Robinson Chirinos had a disappointing season in 2011. After coming over in the Matt Garza trade in the offseason, Rays fans hoped that Chirinos could be the Rays’ catcher of the future, or at least the short-term. He was coming off an outstanding season between Double-A and Triple-A in the Cubs organization, having posted a .326/.416/.583 line with 28 doubles, 18 homers, and 74 RBI in 92 games while also posting a 32% CS% in just his second full year as a catcher. But in 2011, Chirinos didn’t live up to that at all. His .259/.343/.376 in 78 games was a huge drop-off from his gaudy 2010 numbers, and his 13 doubles, 6 homers, and 24 RBI paled in comparison as well. Defensively, Chirinos gained experience behind the plate and posted a 27% CS%, that’s a positive, but there wasn’t much to be impressed about from Chirinos. After John Jaso and Jose Lobaton both went on the shelf, Chirinos was brought up to the big leagues out of necessity and played decently, posting a .218/.283/.309 line with 2 doubles, 1 homer, and 7 RBI. Defensively, he appeared to call games pretty well, but he threw out just 2 of 23 attempted basestealers for just a 9% CS%. But Chirinos did have a couple of shining moments. On August 3rd, he went 2 for 2 with a homer and 4 RBI’s against the Blue Jays.
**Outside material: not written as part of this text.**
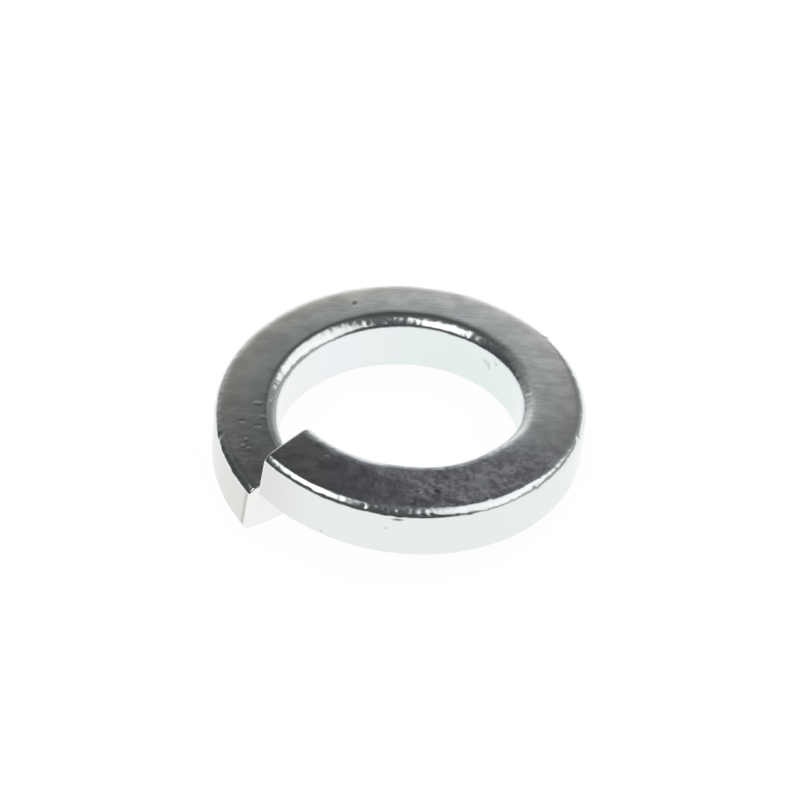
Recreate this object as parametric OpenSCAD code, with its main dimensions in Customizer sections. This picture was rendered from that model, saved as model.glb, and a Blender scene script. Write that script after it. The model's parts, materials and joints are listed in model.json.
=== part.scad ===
// Spring lock washer, one turn of nearly square wire wound left-handed and sheared through once.
// It lies flat with the bore axis on Z, rising clockwise as seen from above from its low end to
// its high end. The origin is on the bore axis, level with the underside of the low end.

/* [Bore and wire] */
// Diameter of the bore, a clearance hole for a 6 mm bolt
bore_d = 6.1; // [5.8:0.1:6.8]
// Width of the wire, from the bore out to the rim
wire_w = 1.6; // [1.4:0.05:2]
// Thickness of the wire along the bore axis, at the middle of its width
wire_t = 1.6; // [1.3:0.05:2]
// Slope of the top and of the underside, which winding leaves thicker at the bore, in degrees
keystone = 4; // [0:0.5:5]

/* [Spring form] */
// Free height, from the lowest point of the low end to the highest point of the high end
free_h = 3.2; // [2.4:0.1:4]
// Width of the gap between the two ends, measured round the middle of the wire
gap_w = 0.3; // [0.2:0.05:0.8]
// Direction in which the low end lies, in degrees from +X towards +Y
low_end_at = 221; // [0:1:359]
// Lean of both sheared ends from upright, in degrees
shear_lean = 5.5; // [0:0.5:8]
// Turn of the high end's shear from the radius, which leaves its bore side longer, in degrees
high_end_skew = 5; // [0:0.5:8]

/* [Rolled corners] */
// Width of the rounding at the bore, taken from the flat
bore_corner_w = 0.34; // [0.1:0.02:0.5]
// Height of the rounding at the bore, taken from the wall
bore_corner_h = 0.28; // [0.1:0.02:0.5]
// Width of the rounding at the rim, taken from the flat
rim_corner_w = 0.23; // [0.1:0.02:0.5]
// Height of the rounding at the rim, taken from the wall
rim_corner_h = 0.22; // [0.1:0.02:0.5]

/* [Smoothness] */
// Steps in which the wire is wound round the turn
turn_steps = 120; // [60:10:160]
// Steps round each corner of the wire
corner_steps = 4; // [3:1:6]

/* [Hidden] */

bore_r = bore_d / 2;
rim_r = bore_r + wire_w;
mid_r = bore_r + wire_w / 2;
// Thickness where the flats meet the rounding at the bore, the thickest place
thickest = wire_t + 2 * (wire_w / 2 - bore_corner_w) * tan(keystone);
rise = free_h - thickest;
turn = 360 - gap_w / mid_r * 180 / PI;
// How far the wound wire runs past the bore and the rim before both are sized true
sizing = 0.01;
// How far the sizing tools reach past the top and the underside
reach = 1;
$fn = 180;

// Height of the upper flat above the middle of the wire, at a radius
function flat_h(r) = wire_t / 2 + (mid_r - r) * tan(keystone);

// One rounded corner of the upper half, from the wall to the flat or back, where side is 1 at
// the rim and -1 at the bore. It runs past its wall by the sizing and is a quarter of an ellipse.
function corner(wall_r, w, h, side) = [
    for (i = [0 : corner_steps])
        let (
            a = 90 * i / corner_steps,
            reach_w = w + sizing,
            r = wall_r + side * (sizing - reach_w * (1 - cos(a)))
        )
        [r, flat_h(wall_r - side * w) - h * (1 - sin(a))]
];

function mirrored(points) = [for (i = [len(points) - 1 : -1 : 0]) [points[i].x, -points[i].y]];
function reversed(points) = [for (i = [len(points) - 1 : -1 : 0]) points[i]];

// The wire's section as radius and height from its middle, anticlockwise from the rim's wall
function wire_section() =
    let (
        rim = corner(rim_r, rim_corner_w, rim_corner_h, 1),
        bore = reversed(corner(bore_r, bore_corner_w, bore_corner_h, -1)),
        upper = concat(rim, bore)
    )
    concat(upper, mirrored(upper));

// A point of the section carried along the wire, where along runs from 0 at the low end to 1.
// The lean and the skew shift it along the wire, which shapes the two sheared ends.
function wound(point, along) =
    let (
        lean = atan(-point.y * tan(shear_lean) / point.x),
        skew = along * atan((mid_r - point.x) * tan(high_end_skew) / point.x),
        wound_angle = turn * along + lean + skew,
        a = low_end_at - wound_angle,
        z = thickest / 2 + rise * wound_angle / turn + point.y
    )
    [point.x * cos(a), point.x * sin(a), z];

// The wire wound into one left-hand turn, closed by a flat at each end
module wound_wire() {
    section = wire_section();
    n = len(section);
    points = [for (step = [0 : turn_steps]) for (p = section) wound(p, step / turn_steps)];
    sides = [
        for (step = [0 : turn_steps - 1]) for (i = [0 : n - 1])
            let (j = (i + 1) % n, a = step * n, b = a + n)
            each [[a + i, b + i, b + j], [a + i, b + j, a + j]]
    ];
    low_end = [for (i = [0 : n - 1]) i];
    high_end = [for (i = [n - 1 : -1 : 0]) turn_steps * n + i];
    polyhedron(points = points, faces = concat(sides, [low_end, high_end]), convexity = 4);
}

// The wound wire, with its rim and its bore sized to true round walls
module washer() {
    color([0.76, 0.77, 0.78])
        difference() {
            intersection() {
                wound_wire();
                translate([0, 0, -reach]) cylinder(r = rim_r, h = free_h + 2 * reach);
            }
            translate([0, 0, -2 * reach]) cylinder(r = bore_r, h = free_h + 4 * reach);
        }
}

washer();
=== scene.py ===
import json
import math
import bmesh
import bpy
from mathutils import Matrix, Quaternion, Vector

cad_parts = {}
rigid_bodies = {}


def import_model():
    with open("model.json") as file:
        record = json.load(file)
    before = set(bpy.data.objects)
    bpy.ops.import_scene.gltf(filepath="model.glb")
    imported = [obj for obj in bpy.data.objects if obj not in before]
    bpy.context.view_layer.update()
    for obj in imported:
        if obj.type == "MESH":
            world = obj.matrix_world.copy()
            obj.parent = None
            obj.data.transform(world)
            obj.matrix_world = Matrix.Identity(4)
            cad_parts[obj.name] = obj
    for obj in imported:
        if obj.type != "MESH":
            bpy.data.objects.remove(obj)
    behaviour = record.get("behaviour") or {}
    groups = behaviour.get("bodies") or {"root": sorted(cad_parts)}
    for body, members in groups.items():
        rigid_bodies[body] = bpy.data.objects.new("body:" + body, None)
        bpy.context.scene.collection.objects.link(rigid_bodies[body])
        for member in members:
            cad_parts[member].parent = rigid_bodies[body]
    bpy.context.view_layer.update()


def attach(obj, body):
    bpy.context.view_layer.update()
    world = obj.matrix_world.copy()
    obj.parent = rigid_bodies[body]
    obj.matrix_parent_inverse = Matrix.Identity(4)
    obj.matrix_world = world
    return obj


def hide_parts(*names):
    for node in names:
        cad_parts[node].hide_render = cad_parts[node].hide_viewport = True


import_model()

# ---------------------------------------------------------------------------------------------
# The washer: one turn of nearly square spring-steel wire. It is cold rolled to a section with
# rounded corners, coiled left-handed and sheared through, which leaves two blunt ends one above
# the other. Coiling squeezes the bore side thicker, and the finished washer is zinc plated.

MM = 0.001
bore_r = 3.05 * MM
wire_w = 1.6 * MM
wire_t = 1.6 * MM
keystone = math.radians(4)
free_h = 3.2 * MM
gap_w = 0.3 * MM
low_end_at = math.radians(221)
shear_lean = math.radians(5.5)
high_end_skew = math.radians(5)
bore_corner = (0.34 * MM, 0.28 * MM)
rim_corner = (0.23 * MM, 0.22 * MM)
end_rounding = 0.04 * MM
# How full each corner is, where 0.5 is a true quarter of an ellipse
bore_fullness, rim_fullness = 0.46, 0.5
crown = 0.011 * MM

mid_r = bore_r + wire_w / 2
rim_r = bore_r + wire_w
thickest = wire_t + 2 * (wire_w / 2 - bore_corner[0]) * math.tan(keystone)
rise = free_h - thickest
turn = 2 * math.pi - gap_w / mid_r
spare = math.radians(9)
steps = 540
fine = 1e-8


def pick(test, kind="verts"):
    """Selects those vertices, edges or faces of the edited mesh whose middle passes the test."""
    mesh = bmesh.from_edit_mesh(bpy.context.object.data)
    for part in (*mesh.verts, *mesh.edges, *mesh.faces):
        part.select = False
    for part in getattr(mesh, kind):
        corners = [part] if kind == "verts" else part.verts
        if test(part, sum((v.co for v in corners), Vector()) / len(corners)):
            part.select_set(True)
    bmesh.update_edit_mesh(bpy.context.object.data)


# The wire's section stands upright on the X axis, where the coiling starts
bpy.ops.object.select_all(action="DESELECT")
start_z = thickest / 2 - rise * spare / turn
bpy.ops.mesh.primitive_plane_add(
    size=1, location=(mid_r, 0, start_z), rotation=(math.pi / 2, 0, 0)
)
wire = bpy.context.active_object
wire.name = wire.data.name = "washer_wire"
wire.scale = (wire_w, wire_t, 1)
bpy.ops.object.transform_apply(location=True, rotation=True, scale=True)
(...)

The next day, Chirinos didn’t enter the game until the 11th inning, but he came away the game’s hero. That day, Wade Davis had a heck of an outing before an 8th inning Jose Bautista homer sent the game into extra innings tied 3-3. A Colby Rasmus double gave the Jays the lead in the top of the 10th, but Desmond Jennings tied it with a leadoff homer in the bottom of the inning. Then one of the most unlikely hit you’ll ever see occurred, a go-ahead two-run triple by new Rays Jose Molina, gave the Jays a 6-4 lead. But in the bottom of the inning, a Matt Joyce groundout pulled the Rays within 6-5, and with 2 outs and a runner on 2nd base, Joe Maddon pinch-hit Chirinos for Kelly Shoppach. And Chirinos delivered, hitting a perfectly-placed groundball into centerfield for a game-tying hit, and after the Rays failed to score the remainder of the inning, Chirinos came up again with the bases loaded in the bottom of the 12th and delivered a single into left field for a walk-off hit to seal an exhilarating Rays win.
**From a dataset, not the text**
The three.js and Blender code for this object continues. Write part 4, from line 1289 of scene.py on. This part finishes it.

That was a great moment for Chirinos, but overall, he was overmatched by big league pitching. He posted just a 7% LD%, which is downright pathetic. It was the lowest line drive percentage of any American League player with at least 40 plate appearances. Chirinos has to prove himself at Triple-A right now, let alone fight for a big league job. Chirinos has some talent. He has a good swing and nice plate discipline (something he still showed in 2011 both at Triple-A and in the big leagues), and he he has good defensive ability, but right now, he’s not ready to be a dependable big league player. Best-case scenario for the Rays, he’ll be ready in a few months. But they can’t expect any significant big league contribution from him.
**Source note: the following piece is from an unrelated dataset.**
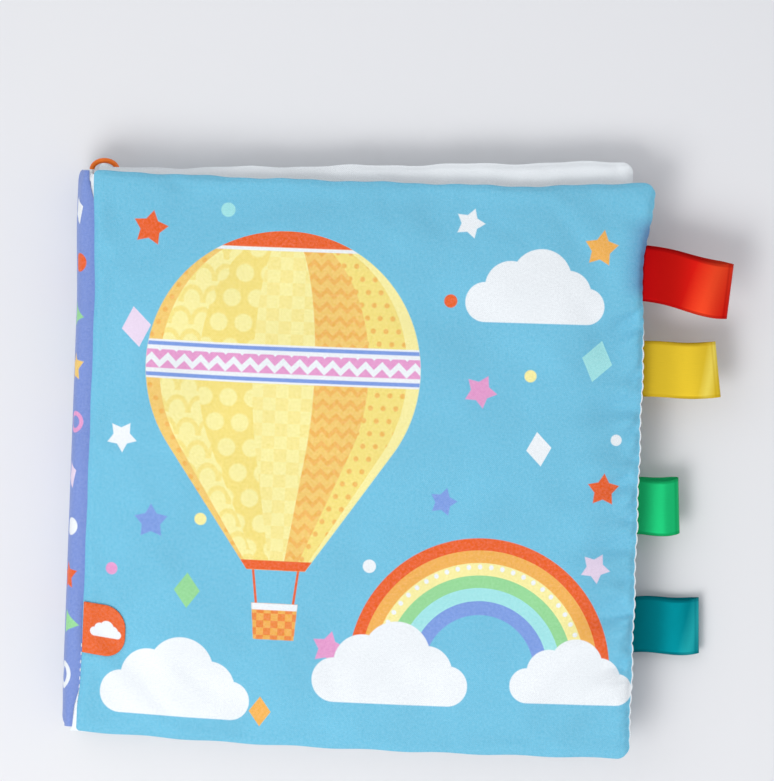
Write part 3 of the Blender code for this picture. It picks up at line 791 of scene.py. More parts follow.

Stephen Vogt might be the most interesting player of the five. Vogt had an excellent offensive season in 2011, posting a .298/.335/.494 line with 35 doubles, 7 triples, 17 homers, 105 RBI, and while we’re at it, 4 stolen bases in 128 games between Double-A and Triple-A. He didn’t walk a whole lot, but he was adept at making contact, striking out just 80 times in 558 plate appearances compared to 106 times the league average player who split time at both levels like Vogt did would have had. Vogt showed a nice line drive swing, leading to a 20% LD% between the two levels (the average of the two levels’ league average was 18.5). Vogt declined a little bit in his 31 games after being promoted to Triple-A, but nothing to be scared about overall as he still posted a .290/.305/.516 line, with his lack of walks just a result of the pressure he felt at the new level, something that shouldn’t be a problem going forward. But the problem with Vogt is defense. Vogt made just 1 error and allowed just 1 passed ball in 2011 while throwing out a decent 29% of attempted basestealers, but that came in just 50 games as he also played 50 games in the outfield. Baseball America’s J.J. Cooper stated in a chat that “At the big league level, defense is the first requirement of a catcher, and Vogt just isn’t an everyday catcher defensively. He’s made strides, but he’s more of an excellent utility backup not a guy to put behind the plate five days a week.” The Rays can always use bats, but Vogt is not the answer defensively. He’s more of a Jesus Montero-type catcher who can catch 20-25 times a year while playing DH as well, although Vogt adds versatility in his ability to play the corner outfield positions along with some first base. Vogt will probably be sent back to Triple-A Durham after playing just 31 games there in 2011, but even if he improbably makes the roster, he’s not the Rays short-term answer at catcher.
As you can see, the Rays current catching situation is far from ideal. Four of the five catchers on the 40-man roster don’t profile as above-average big league catchers, with only Robinson Chirinos having a chance. If the season were starting today, Jose Lobaton would probably be the starter, backed up by Molina, although the Rays would hope that Chirinos figures out Triple-A and can become a better big league catcher. We’re still waiting for the Rays to trade a starter or B.J. Upton for a catching prospect who could contribute at the big league level soon. You have to think that the Rays will make such a move. The Rays need help at catcher, and at least in the short-term, that help will need to come from outside the organization. Maybe the Lobaton and Molina combination will be around for some or even all of 2012, but you have to think that the Rays will get a true catcher of the future who’s at least relatively close to the big leagues in a trade before the offseason is through.